Latest update November 16th, 2024 1:00 AM
Jul 28, 2019 Features / Columnists, Peeping Tom
If you ask any Guyanese whether he or she respects freedom of conscience, they will say yes. If you then ask them whether they respect the right of an individual to belong to a political party of their choice, they will say yes.
The reality, however, is that most Guyanese do not practice what they preach. Freedom of conscience is treated as freedom not to change one’s ethnic allegiances.
Persons claim to respect the right of a person to belong to a political party of that person’s choosing, but when African-Guyanese join or pledge support for the PPPC they are treated as traitors and when Indians associate with the PNCR they are treated as outcasts.
Freedom of conscience no longer becomes the unfettered right to join a political party of one’s choosing. It is now conditional on support for your own ethnic group. This is what the majority of Guyanese hypocritically practice.
There are many Indians who can testify how they were treated, by their fellow Indians, because they joined the PNCR. Similarly, there are Africans who are harassed because of their decision to join the PPPC.
The PPPC was once a communist party. The PNCR, formerly the PNC, was once a socialist party. There are persons who left the PPPC and went across to the PNC because of ideological differences. Eusi Kwayana broke with the PPP, even though he had once strongly supported Jagan when Burnham tried to seize the leadership of the party from Jagan. He became General Secretary of the PNC, but eventually parted ways with Burnham.
PPP supporters said ugly things about Kwayana when he went across with Burnham. But that image, which the PPP cultivated of him, disappeared when he became a member of the WPA and joined in the fight against Burnham’s dictatorial rule.
Martin Carter suffered a similar fate when he became a Minister of Education under the PNC. He was ostracized among PPP supporters. He departed from Burnham and made the famous statement, “The mouth is muzzled by the hands that feed it.”
Similarly persons from the PNCR who went over to the PPP have been treated as pariahs. Nasty things were said and done against them. This is the political culture which has been cultivated by the supporters of both these parties, and which has been passed on to the younger generation.
It is not the political parties which have to change the political culture. It is the people. They are the ones who exhibit political and racial hypocrisy. They are the ones who refuse to accept persons who cross the floor or who decide to change their political allegiances.
Racial political allegiance is not going to end until this hypocrisy ends. And each election season we keep hearing how the young people will break with racial voting. But they never do. They fall right into the same trap.
The ideological similarities between the two main parties did not help. The PPPC started out as a socialist party and this failed to attract middle and upper-class support. Burnham, who described himself as a socialist democrat, capitalized on this for a short period before himself embracing a most perverse form of socialism.

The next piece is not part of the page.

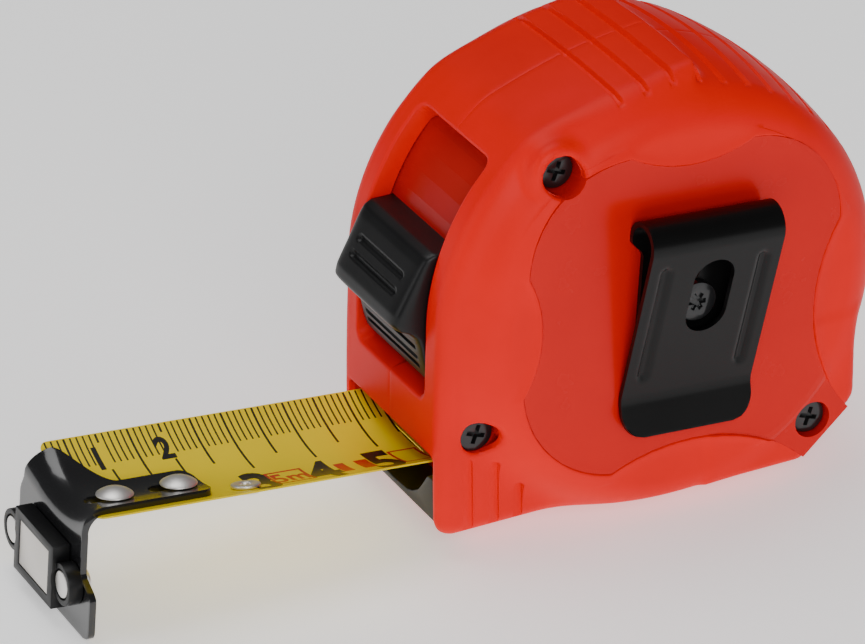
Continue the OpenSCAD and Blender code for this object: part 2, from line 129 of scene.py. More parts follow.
def between_rings(name, first, last):
    """Closed solid between two rings of points in millimetres, with flat ends."""
    count = len(first)
    k = np.arange(count)
    sides = np.stack([k, (k + 1) % count, (k + 1) % count + count, k + count], axis=-1).tolist()
    caps = [list(range(count))[::-1], list(range(count, 2 * count))]
    return solid(name, np.concatenate([first, last]), sides + caps)


def solid(name, verts, faces, smooth_angle=35.0):
    """Object from points in millimetres and faces of any size, with every face turned outwards."""
    mesh = bpy.data.meshes.new(name)
    mesh.from_pydata((np.asarray(verts, float) * MM).tolist(), [], faces)
    outward(mesh)
    shade(mesh, smooth_angle)
    obj = bpy.data.objects.new(name, mesh)
    bpy.context.scene.collection.objects.link(obj)
    return obj


def prism(name, outline, low, high, axes="yzx"):
    """Closed solid: an outline in the first two named axes, carried along the third from low to high."""
    ring = np.zeros((len(outline), 3))
    order = ["xyz".index(a) for a in axes]
    ring[:, order[:2]] = outline
    ends = []
    for level in (low, high):
        end = ring.copy()
        end[:, order[2]] = level
        ends.append(end)
    return between_rings(name, *ends)


def outward(mesh):
    """Turns every face of a closed mesh to point outwards."""
    bm = bmesh.new()
    bm.from_mesh(mesh)
    bmesh.ops.recalc_face_normals(bm, faces=bm.faces)
    bm.to_mesh(mesh)
    bm.free()


def settle(obj, smooth_angle=35.0):
    """Applies the object's modifiers to its mesh."""
    graph = bpy.context.evaluated_depsgraph_get()
    graph.update()
    done = bpy.data.meshes.new_from_object(obj.evaluated_get(graph))
    obj.modifiers.clear()
    obj.data = done
    shade(done, smooth_angle)
    return obj


def cut(obj, cutters, smooth_angle=35.0):
    """Takes the closed cutter solids away from obj and removes them from the scene."""
    for cutter in cutters:
        step = obj.modifiers.new("cut", "BOOLEAN")
        step.operation = "DIFFERENCE"
        step.solver = "EXACT"
        step.object = cutter
    settle(obj, smooth_angle)
    for cutter in cutters:
        bpy.data.objects.remove(cutter)
    return obj


def bevel(obj, width, segments=3, angle=35.0):
    """Rounds the edges of obj that are sharper than the angle."""
    step = obj.modifiers.new("round", "BEVEL")
    step.width = width * MM
    step.segments = segments
    step.limit_method = "ANGLE"
    step.angle_limit = math.radians(angle)
    step.harden_normals = False
    return obj


def softened(node, name, width, segments=2, angle=40.0):
    """Copy of a frame node with its doubles merged, flat facets joined and edges rounded."""
    mesh = NODES[node].data.copy()
    mesh.name = name
    bm = bmesh.new()
    bm.from_mesh(mesh)
    bmesh.ops.remove_doubles(bm, verts=bm.verts, dist=0.004 * MM)
    bmesh.ops.dissolve_limit(bm, angle_limit=math.radians(0.5), verts=bm.verts, edges=bm.edges)
    bm.to_mesh(mesh)
    bm.free()
    mesh.materials.clear()
    obj = bpy.data.objects.new(name, mesh)
    bpy.context.scene.collection.objects.link(obj)
    bevel(obj, width, segments, angle)
    return settle(obj, angle)


def rounded_rect(x0, x1, z0, z1, radius, steps=6):
    """Outline of a rectangle with its four corners rounded by arcs."""
    corners = ((x1 - radius, z1 - radius, 0), (x0 + radius, z1 - radius, 90),
               (x0 + radius, z0 + radius, 180), (x1 - radius, z0 + radius, 270))
    out = []
    for cx, cz, start in corners:
        a = np.radians(start + np.linspace(0, 90, steps))
        out.append(np.stack([cx + radius * np.cos(a), cz + radius * np.sin(a)], axis=-1))
    return np.concatenate(out)


def smoothstep(t):
    """Rises from 0 to 1 with level ends as t goes from 0 to 1."""
    t = np.clip(t, 0.0, 1.0)
    return t * t * (3 - 2 * t)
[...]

The PPPC moved closer to communism in the late 1960’s, mainly in order to survive. And the PNC, in the wake of the Black Power riots, dropped completely its open market policies in favour of nationalization and embraced party paramountcy.
Africans and Indians really had little to choose from in terms of these two parties. But it is not as if there were no right-wing parties. They were. But the Africans and Indians were not interested in right wing or left wing politics. They were keen on ethnic solidarity.
The situation is not dissimilar today. Both the PNCR and the PPPC embrace a neo-liberal economic orientation. There is no difference in their general approach to the economy. The PNCR, however, is mishandling the economy, but even that fact is not going to allow for PNCR supporters to cross over in large numbers to the PPPC. There will be the occasional ‘switchers” who will be harried for daring to change political sides.
When persons’ racial allegiances become hardened – as has been the case for so long in Guyana – it is almost impossible to reverse course. This is quite unlike persons who can more easily maneuver between competing ideological positions.
We are therefore once again headed towards another ethnic census. It is officially called elections. Young people are being sucked into this vortex. And this is the ongoing tragedy of the country, which not even oil can change.